Does it really make a difference how you dress for an interview? In many cases, it does have an impact on your interview success. The moment we set eyes on someone, our minds make evaluations and judgements with lightning speeds.
What you see is what you get
If a candidate can’t put himself/ herself together in a professional manner, why should you assume he/she can put it together on the job. 9 out of 10 employers will reject an unsuitably dressed applicant without a second thought. The respect you receive at interview is in direct proportion to the respect your visual image earns for you before you have the chance to say a word. Employers rarely make overt statements about acceptable dress codes to their employees, much less to interviewees; more often there is an unspoken dictum that those who wish to climb the professional career ladder will dress appropriately and those who don’t won’t.
Dressing sharp: Your interviewing advantage
Your appearance tells people how you feel about yourself as an applicant as well as how you feel about the interviewer(s), the company and the process of interviewing itself. By dressing professionally, you send a subtle ‘reinforcing’ message that you can., for example, be relied on to deal one-to-one with members of a company’s prized clients.
In addition, the correct image at an interview will give you a real edge over other candidates. Your overall appearance and presentation may leave a more tangible impression than the words you say, as memory is rooted more strongly in pictures and impressions. It is also important that your professional dress code matches your own personal style. You must feel comfortable and ‘be yourself’ in what you wear in order to project a confident image. Individuality, propriety and comfort can be nicely brought together in a good fitting, well made suit!

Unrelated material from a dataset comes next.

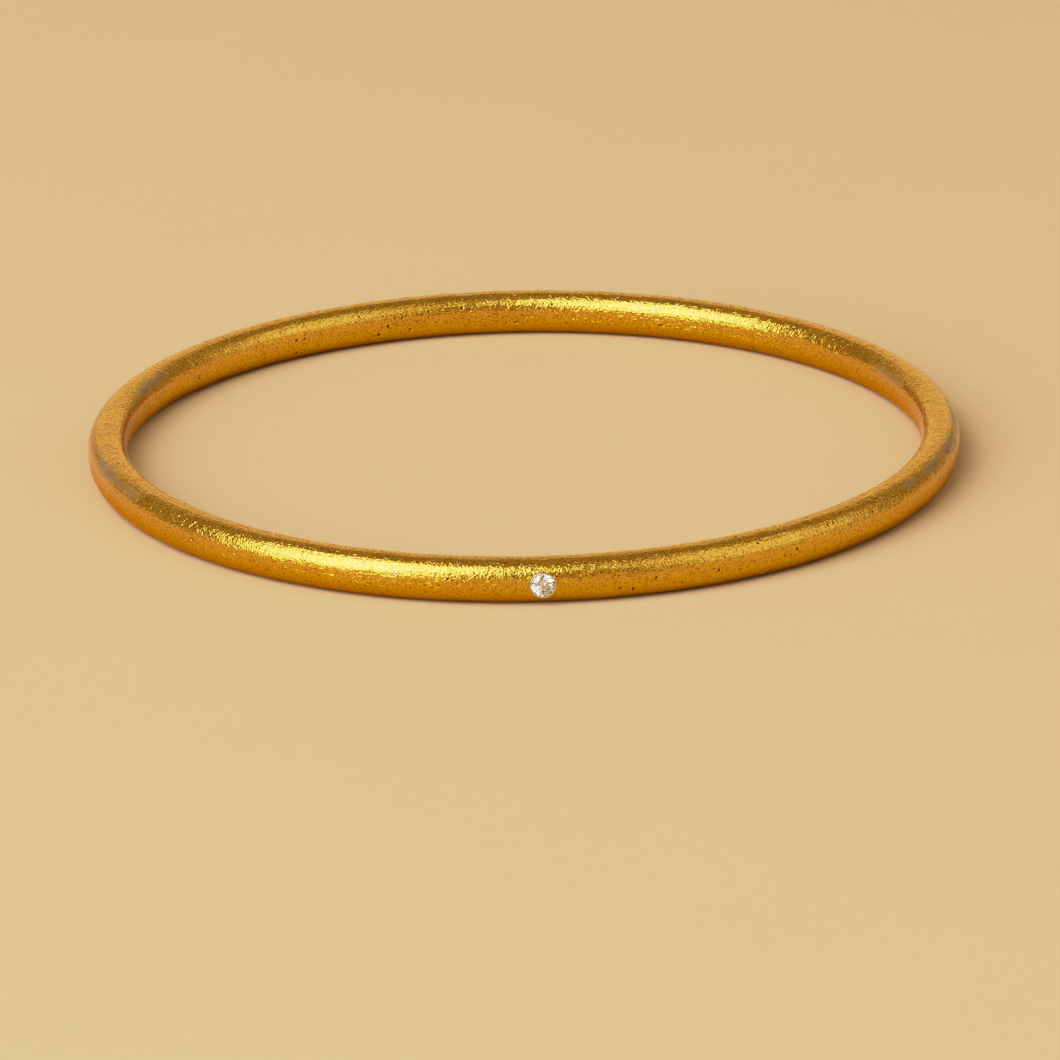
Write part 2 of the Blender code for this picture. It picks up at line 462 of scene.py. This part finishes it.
def makeGold(look, raggedGroup):
    material, tree, shader = newMaterial("crinkledGold")
    place = addNode(tree, "ShaderNodeTexCoord").outputs["Object"]
    patches = noiseNode(tree, place, look["patchSize"], 5.0, 0.6)
    grain = noiseNode(tree, place, look["grainSize"], 1.0, 0.4)
    wide = noiseNode(tree, place, look["creaseSize"], 1.5, 0.45, Distortion=0.8)
    crinkle = spread(tree, mathNode(tree, "ABSOLUTE", mathNode(tree, "SUBTRACT", wide, 0.5)), 0, 0.2)
    lines = roundRing(tree, place, look["lineLength"], look["lineWidth"])

    height = addNode(tree, "ShaderNodeSeparateXYZ", {"Vector": place}).outputs["Z"]
    fadeFrom, fadeTo = look["coatFrom"] * wireHeight, look["coatTo"] * wireHeight
    coatAndUnshadedTop = spread(tree, height, fadeFrom, fadeTo)
    colour = mixColour(tree, spread(tree, patches, 0.35, 0.65), look["deep"], look["pale"])
    # painted shade: the colour darkens towards the bottom of the wire, down to the foot
    below = mixColour(tree, spread(tree, height, 0, fadeFrom), look["foot"], look["paintedUnderShade"])
    colour = mixColour(tree, coatAndUnshadedTop, below, colour)
    # painted shade: the grain's low places turn darker
    paintedGrainShade = spread(tree, grain, 0.50, 0.30, 0.0, 1.0)
    colour = mixColour(tree, paintedGrainShade, colour, look["paintedGrainShade"])
    speck = spotMask(tree, place, **look["specks"])
    patchy = mathNode(tree, "MULTIPLY", speck, spread(tree, grain, 0.35, 0.6, 0.2, 1.0))
    colour = mixColour(tree, patchy, colour, look["speck"])
    greyPatch = addNode(tree, "ShaderNodeAttribute", attribute_name="greyPatch").outputs["Fac"]
    raggedPatch = useGroup(tree, raggedGroup, {"Vector": place, "Weight": greyPatch, "Size": look["raggedSize"]})[0]
    colour = mixColour(tree, raggedPatch, colour, look["greyPatch"])
    # pinholes are tiny pits drawn only as dark spots: painted shade, like the dark in the pits' bowls
    pinholes = spotMask(tree, place, **look["pinholes"])
    pit = addNode(tree, "ShaderNodeAttribute", attribute_name="pit").outputs["Fac"]
    hole = mathNode(tree, "MAXIMUM", pit, pinholes)
    colour = mixColour(tree, hole, colour, look["pit"])
    tree.links.new(colour, shader.inputs["Base Color"])

    dull = mathNode(tree, "MAXIMUM", mathNode(tree, "MAXIMUM", raggedPatch, speck), hole)
    rough = spread(tree, patches, 0.3, 0.7, *look["roughness"])
    rough = mathNode(tree, "ADD", rough, mathNode(tree, "MULTIPLY", dull, 0.2))
    tree.links.new(rough, shader.inputs["Roughness"])
    tree.links.new(spread(tree, dull, 0, 1, 1.0, 0.45), shader.inputs["Metallic"])
    coat = mathNode(tree, "MULTIPLY", coatAndUnshadedTop, spread(tree, hole, 0, 1, 1.0, 0.1))
    tree.links.new(coat, shader.inputs["Coat Weight"])
    shader.inputs["Coat Roughness"].default_value = look["coatRoughness"]
    shader.inputs["Specular Tint"].default_value = look["edge"]

    relief = bumpNode(tree, crinkle, look["creaseHeight"])
    relief = bumpNode(tree, lines, look["lineHeight"], relief)
    relief = bumpNode(tree, grain, look["grainHeight"], relief)
    tree.links.new(relief, shader.inputs["Normal"])
    tree.links.new(relief, shader.inputs["Coat Normal"])
    return material


# the setting and the stone

rimShape = {
    "segments": 144,
    "stoneGap": 0.02 * mm,
    "lip": 0.042 * mm,  # how far the burnished edge reaches over the stone
    "lipHeight": 0.075 * mm,
    "edgeRound": 0.022 * mm,
    "edgeLength": 0.06 * mm,  # longer edges on the rim's top run across it and stay sharp
    "uneven": 0.016 * mm,
    "wobbleSize": 0.16 * mm,
    "wobbleStart": (4, 4, 4),
    "innerBand": 0.03 * mm,  # what lies this close to the bore moves in and out with it
    "worked": 0.12 * mm,  # how far down from its edge the rim is worked
    "bearingTop": 0.20 * mm,  # from the edge down to the stone's bearing, and to its foot
    "bearingFoot": 0.28 * mm,
    "bearingWidth": 0.09 * mm,
    "burrWidth": 0.09 * mm,
    "burrs": (  # degrees, size
        (100, 0.030 * mm), (128, 0.036 * mm), (74, 0.022 * mm), (262, 0.020 * mm), (215, 0.018 * mm),
    ),
}


def makeRim(shape):
    # a thin turned tube whose edge is pressed unevenly over the stone
    stoneLow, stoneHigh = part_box("brilliant_stone")
    bore = (stoneHigh.x - stoneLow.x) / 2 + shape["stoneGap"]
    throat = bore - shape["bearingWidth"]
    profile = [
        (colletRadius, 0), (colletRadius, colletLength), (bore - shape["lip"], colletLength),
        (bore, colletLength - shape["lipHeight"]), (bore, colletLength - shape["bearingTop"]),
        (throat, colletLength - shape["bearingFoot"]), (throat, 0),
    ]
    rim = bmesh.new()
    points = [rim.verts.new((radius, 0, height)) for radius, height in profile]
    edges = [rim.edges.new(pair) for pair in zip(points, points[1:] + points[:1])]
    bmesh.ops.spin(
        rim, geom=points + edges, cent=(0, 0, 0), axis=(0, 0, 1),
        angle=math.tau, steps=shape["segments"], use_merge=True,
    )
    bmesh.ops.recalc_face_normals(rim, faces=rim.faces)
    top = [edge for edge in rim.edges if min(vert.co.z for vert in edge.verts) > colletLength - 0.01 * mm]
    crown = [edge for edge in top if edge.calc_length() < shape["edgeLength"]]
    bmesh.ops.bevel(
        rim, geom=crown, offset=shape["edgeRound"], offset_type="OFFSET", affect="EDGES",
        segments=3, profile=0.5, material=-1,
    )
    for vert in rim.verts:
        if vert.co.z > colletLength - shape["worked"]:
            spoke = Vector((vert.co.x, vert.co.y, 0)).normalized()
            inner = spoke.dot(vert.co) < bore + shape["innerBand"]
            wobble = noise.noise(vert.co / shape["wobbleSize"])
            vert.co.z += min(0, wobble - 0.1) * shape["uneven"]
            if inner:
                wobble = noise.noise(vert.co / shape["wobbleSize"] + Vector(shape["wobbleStart"]))
                vert.co += spoke * shape["uneven"] * wobble
            for degrees, size in shape["burrs"]:
                heading = Vector((math.cos(math.radians(degrees)), math.sin(math.radians(degrees)), 0))
                near = math.exp(-(((spoke - heading).length * bore) / shape["burrWidth"]) ** 2)
                vert.co += (Vector((0, 0, 0.3)) - spoke * (1 if inner else -0.2)) * size * near
    pose = Matrix.Translation((0, colletHigh.y, wireHeight / 2)) @ Matrix.Rotation(math.pi / 2, 4, "X")
    bmesh.ops.transform(rim, matrix=pose, verts=rim.verts)
    return rim


stoneLook = {"ior": 2.42, "colour": (1, 1, 1, 1)}
rimLook = {
    "colour": (0.74, 0.72, 0.70, 1),
    "dull": (0.50, 0.46, 0.42, 1),
    "roughness": (0.22, 0.5),
    "grimeSize": 0.12 * mm,
    "grimeHeight": 0.02 * mm,
    "raggedSize": 0.1 * mm,
}


def makeStoneMaterial(look):
    material, _, shader = newMaterial("clearBrilliant")
    shader.inputs["Base Color"].default_value = look["colour"]
    shader.inputs["Roughness"].default_value = 0.0
    shader.inputs["IOR"].default_value = look["ior"]
    shader.inputs["Transmission Weight"].default_value = 1.0
    return material


def makeRimMaterial(look, raggedGroup):
    material, tree, shader = newMaterial("paleMetal")
    place = addNode(tree, "ShaderNodeTexCoord").outputs["Object"]
    grime = noiseNode(tree, place, look["grimeSize"], 4.0, 0.6)
    raggedPatch = useGroup(tree, raggedGroup, {"Vector": place, "Weight": 0.35, "Size": look["raggedSize"]})[0]
    colour = mixColour(tree, spread(tree, grime, 0.35, 0.6), look["dull"], look["colour"])
    tree.links.new(colour, shader.inputs["Base Color"])
    rough = mathNode(tree, "ADD", grime, mathNode(tree, "MULTIPLY", raggedPatch, 0.3))
    tree.links.new(spread(tree, rough, 0.3, 0.9, *look["roughness"]), shader.inputs["Roughness"])
    shader.inputs["Metallic"].default_value = 1.0
    tree.links.new(bumpNode(tree, grime, look["grimeHeight"]), shader.inputs["Normal"])
    return material


def giveMaterial(piece, material):
    piece.data.materials.clear()
    piece.data.materials.append(material)


# floor, lights and camera

floorLook = {
    "colour": (0.675, 0.475, 0.275, 1),
    "fibre": (0.665, 0.467, 0.268, 1),
    "halfWidth": 1.6,
    "segments": 24,
    "fibreSize": 1 / 900,
    "cloudSize": 1 / 60,
    "fibreHeight": 0.012 * mm,
    "drop": 0.03 * mm,  # the ring's crinkles rest on the paper and don't pass through it
}


def makeFloor(look):
    sheet = bmesh.new()
    bmesh.ops.create_grid(
        sheet, x_segments=look["segments"], y_segments=look["segments"], size=look["halfWidth"],
        matrix=Matrix.Translation((0, 0, -look["drop"])),
    )
    floor = finishMesh("paperFloor", sheet)
    material, tree, shader = newMaterial("tanPaper")
    place = addNode(tree, "ShaderNodeTexCoord").outputs["Object"]
    fibres = noiseNode(tree, place, look["fibreSize"], 3.0, 0.6)
    cloud = noiseNode(tree, place, look["cloudSize"], 3.0, 0.5)
    mottle = mathNode(tree, "ADD", mathNode(tree, "MULTIPLY", fibres, 0.6), mathNode(tree, "MULTIPLY", cloud, 0.4))
    colour = mixColour(tree, spread(tree, mottle, 0.40, 0.62), look["colour"], look["fibre"])
    tree.links.new(colour, shader.inputs["Base Color"])
    shader.inputs["Roughness"].default_value = 0.9
    shader.inputs["Specular IOR Level"].default_value = 0.2
    tree.links.new(bumpNode(tree, fibres, look["fibreHeight"]), shader.inputs["Normal"])
    giveMaterial(floor, material)


# each light: degrees round from the stone's side, degrees up, distance, width and height,
# brightness, colour
lightLook = {
    "keySoftbox": (-49, 36, 1.30, (1.26, 1.60), 4.80, (1.0, 0.99, 0.99)),
    "fillSoftbox": (67, 36, 1.30, (1.36, 1.40), 0.76, (1.0, 0.97, 0.92)),
    "rearCard": (180, 13, 1.10, (0.92, 0.42), 0.76, (1.0, 0.73, 0.30)),
}
worldLook = {"colour": (1.0, 0.73, 0.30, 1), "strength": 0.33}


def makeLights(lights, room):
    for name, (aside, up, distance, size, brightness, colour) in lights.items():
        light = bpy.data.lights.new(name, "AREA")
        light.shape = "RECTANGLE"
        light.size, light.size_y = size
        light.energy = brightness * math.pi * size[0] * size[1]
        light.color = colour
        lamp = bpy.data.objects.new(name, light)
        turn, rise = math.radians(aside), math.radians(up)
        direction = Vector((math.sin(turn) * math.cos(rise), -math.cos(turn) * math.cos(rise), math.sin(rise)))
        lamp.location = direction * distance
        lamp.rotation_mode = "QUATERNION"
        lamp.rotation_quaternion = direction.to_track_quat("Z", "Y")
        lamp.visible_camera = False
        bpy.context.scene.collection.objects.link(lamp)
    world = bpy.data.worlds.new("studio")
    world.use_nodes = True
    shader = world.node_tree.nodes["Background"]
    shader.inputs["Color"].default_value = room["colour"]
    shader.inputs["Strength"].default_value = room["strength"]
    bpy.context.scene.world = world


# brightness before and after the curve
filmLook = (
    (0, 0), (0.30, 0.30), (0.50, 0.50), (0.62, 0.605), (0.72, 0.675), (0.82, 0.722), (0.90, 0.742), (1, 0.754),
)


def softenHighlights(points):
    # a tone curve: bright parts roll off towards white and don't clip
    view = bpy.context.scene.view_settings
    view.view_transform = "Standard"
    view.look = "None"
    view.use_curve_mapping = True
    mapping = view.curve_mapping
    mapping.extend = "EXTRAPOLATED"
    curve = mapping.curves[3]
    curve.points[0].location = points[0]
    curve.points[-1].location = points[-1]
    for x, y in points[1:-1]:
        curve.points.new(x, y)
    for point in curve.points:
        point.handle_type = "VECTOR"
    mapping.update()


cameraLook = {
    "azimuth": -2.09,  # degrees, as seen from above, from the stone
    "elevation": 18.75,
    "distance": 646.0 * mm,  # from the ring's middle
    "aim": (0.34 * mm, -2.36 * mm, -5.05 * mm),  # from the table under the ring's middle, before the azimuth
    "lens": 281.2,
    "roll": -0.933,
}


def makeCamera(look):
    camera = bpy.data.objects.new("camera", bpy.data.cameras.new("camera"))
    bpy.context.scene.collection.objects.link(camera)
    rise = math.radians(look["elevation"])
    back = Vector((0, -math.cos(rise), math.sin(rise))) * look["distance"]
    turn = Matrix.Rotation(math.radians(look["azimuth"]), 3, "Z")
    place = turn @ (back + Vector((0, 0, wireHeight / 2)))
    facing = (turn @ Vector(look["aim"]) - place).to_track_quat("-Z", "Y").to_matrix().to_4x4()
    camera.matrix_world = Matrix.Translation(place) @ facing @ Matrix.Rotation(math.radians(look["roll"]), 4, "Z")
    camera.data.lens = look["lens"]
    camera.data.sensor_width = 36
    camera.data.clip_start = 0.01
    camera.data.clip_end = 10
    bpy.context.scene.camera = camera


ring = finishMesh("bangleRing", makeRing(ringShape))
drillSeat(ring)
raggedGroup = makeRaggedGroup()
giveMaterial(ring, makeGold(goldLook, raggedGroup))
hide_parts("bangle_ring")
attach(ring, "root")
print("ring:", len(ring.data.polygons), "faces")

giveMaterial(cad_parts["brilliant_stone"], makeStoneMaterial(stoneLook))
rim = finishMesh("colletRim", makeRim(rimShape), 35)
giveMaterial(rim, makeRimMaterial(rimLook, raggedGroup))
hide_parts("stone_collet")
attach(rim, "root")
print("stone and rim set")
makeFloor(floorLook)
makeLights(lightLook, worldLook)
makeCamera(cameraLook)
softenHighlights(filmLook)
print("stage ready")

The safest look for both men and women at interviews is traditional and conservative. In selecting a professional look, you must combine elements of both conformity (to show you belong) and panache (to show a measure of individuality and style).
The key is to dress for the position you want, not the one you have. This means that the upwardly mobile professional might need to invest in the clothes that project the desired image. Positions of responsibility are awarded to those who can demonstrate that they are capable of shouldering the burden. Looking capable will inspire others with the confidence to give you the most visible challenges.
The correct appearance alone will not get you the job offer but it will go a long way towards winning attention and respect. As previously stated, much of what we believe about others is based on our perception of their appearance. If you are dressed to impress, you will be perceived as practical, well mannered, competent, ethical and professional.
Appropriate attire varies from industry to industry and most of us are far more adept at recognising the dress mistakes of others than spotting our own sartorial failings. When we look for a second opinion, we often make the mistake of asking only a loved one. It is not that spouses, partners and parents lack taste; these people are however, more in tune with our positive qualities than the rest of the world and so frequently, they do not recognise how essential it is to reflect those qualities in our dress. Better people for evaluation of your interview attire are trusted friends/ colleagues who have proved their objectivity in such matters.
For those of you who need a quick review of the basics, follow these guidelines for successful interview dress
Men and Women
• Conservative two-piece or three-piece business suit (solid dark blue or grey is best)
• Conservative long-sleeved shirt/blouse (white is best, pastel is next best)
• Clean, polished conservative shoes
• Well-groomed hairstyle
• Clean, trimmed fingernails
• Minimal cologne or perfume
• Empty pockets—no bulges or tinkling coins
• No gum, candy, or cigarettes
• Light briefcase or portfolio case
• No visible body piercing (nose rings, eyebrow rings, etc.) or tattoos
If you are still not sure how to dress for interview, call and ask! For example, if you are an engineer applying for a job at a high tech company, a blue three piece suit might be over powering. It is perfectly acceptable to ask someone in HR about the dress code of the company. You might be comfortable showing up for work in a jacket or blazer; nevertheless, it is advised you wear a suit for at least the first interview.
You may simply decide to change you look somewhat after learning that there is a more informal atmosphere with regard to dress at the company. If you are told that everyone works in short-sleeves and that there is never a tie in sight, a prudent and completely acceptable is to opt for your less formal suit, rather than dark blues, greys or pinstripes.
One final note on interview dress: while it goes without saying that your interview clothes should be neat and clean, very few interviewees give the same time and attention to their shoes. Shoes? Yes, shoes! I am one of those Recruiters who forms first impressions based solely (pardon the pun) on shoes. I will admit that I subjectively judge that those who pay attention to details like shoes are also likely to be diligent in their work life. And it is not just my own personal opinion. Many have said that you can judge a person by their shoes. You will find that many ex-military officers (many of whom have found their way into management positions in big corporations) are especially aware of a person’s shoes. It is not enough to be clean and pressed. Make sure your shoes are conservative, clean, and polished!
In conclusion, success in interviewing involves being fully prepared- both in attire and knowledge. But it is also more than that—you must stand out in a world of plain vanilla job candidates. It is only by differentiating yourself that you can lick your competition. Dress to impress and know your stuff!